As a viewer I always enjoyed scary movies, I love the adrenaline rush you get from watching them. It was interesting switching over to actually being in the movies. I think working in horror Is an actor’s dream. It allows you to put yourself into the most extreme circumstances, and truly test yourself as an artist. Life and death scenes are certainly the most demanding to portray, and scary movies have those in bucket loads. I still love working in drama and comedy, but horror often has elements of these and more. Horror is certainly more technically challenging to shoot than most other genres – you have to find angles and effects to make the gory scenes look realistic, so it is a lot more of a puzzle piece to film than other genres I’ve worked in. That being said, I’ve always loved a challenge, so horror is right up my alley.
If you were handed the opportunity to portray any legendary figure in American history, who would it be?
What a great question. You know what, I would actually love to play Ruth Bader Ginsberg. Ruth may be more of a recent figure than you had in mind, but portraying her would be an honour. She is just such an incredible woman, a pioneer, and an inspiration. Furthermore, I think from an acting perspective she would be fun to play. She has a lot of specific mannerisms, and a very distinctive way about her
What does the future hold for you? Anything you would like to plug to our readers?

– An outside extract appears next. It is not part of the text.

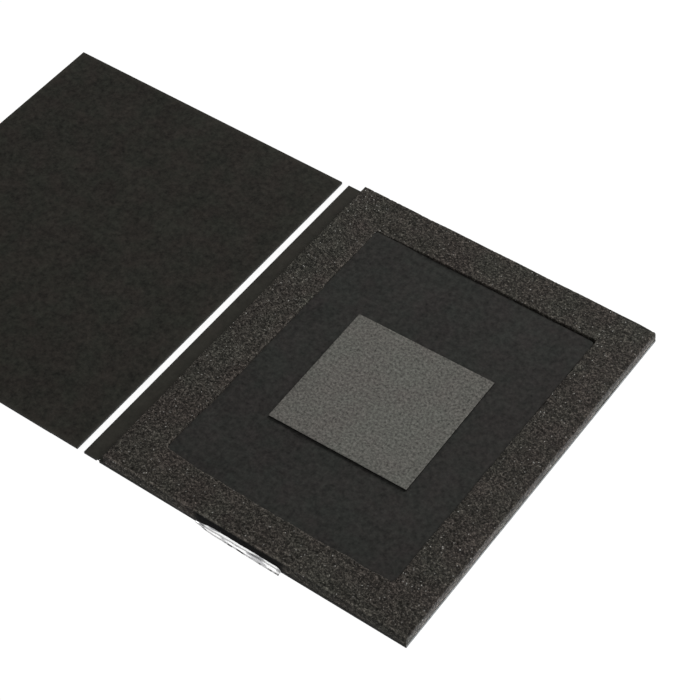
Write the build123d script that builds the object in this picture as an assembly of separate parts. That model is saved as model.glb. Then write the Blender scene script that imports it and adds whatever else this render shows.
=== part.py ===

There are some really fun things coming up. My recent films Clown Doll, HellKat, and Awakening the Nun will all be coming out over the next few months. I’m also going to be filming a shark film, and a dinosaur film, currently titled Deadly Water and Jurassic Island (although the titles are likely to change). I am very excited about these. I’ve never worked with CGI before, so I’m pretty pumped.
What was the last thing that made you smile?
I love this question. Just before this interview, my friend sent me a picture of her dog looking out at a view of Chicago from his potential new apartment, and proceeded to point out his “lil adorable poot poots”, or as the general public calls them, ‘paws’. I genuinely laughed out loud.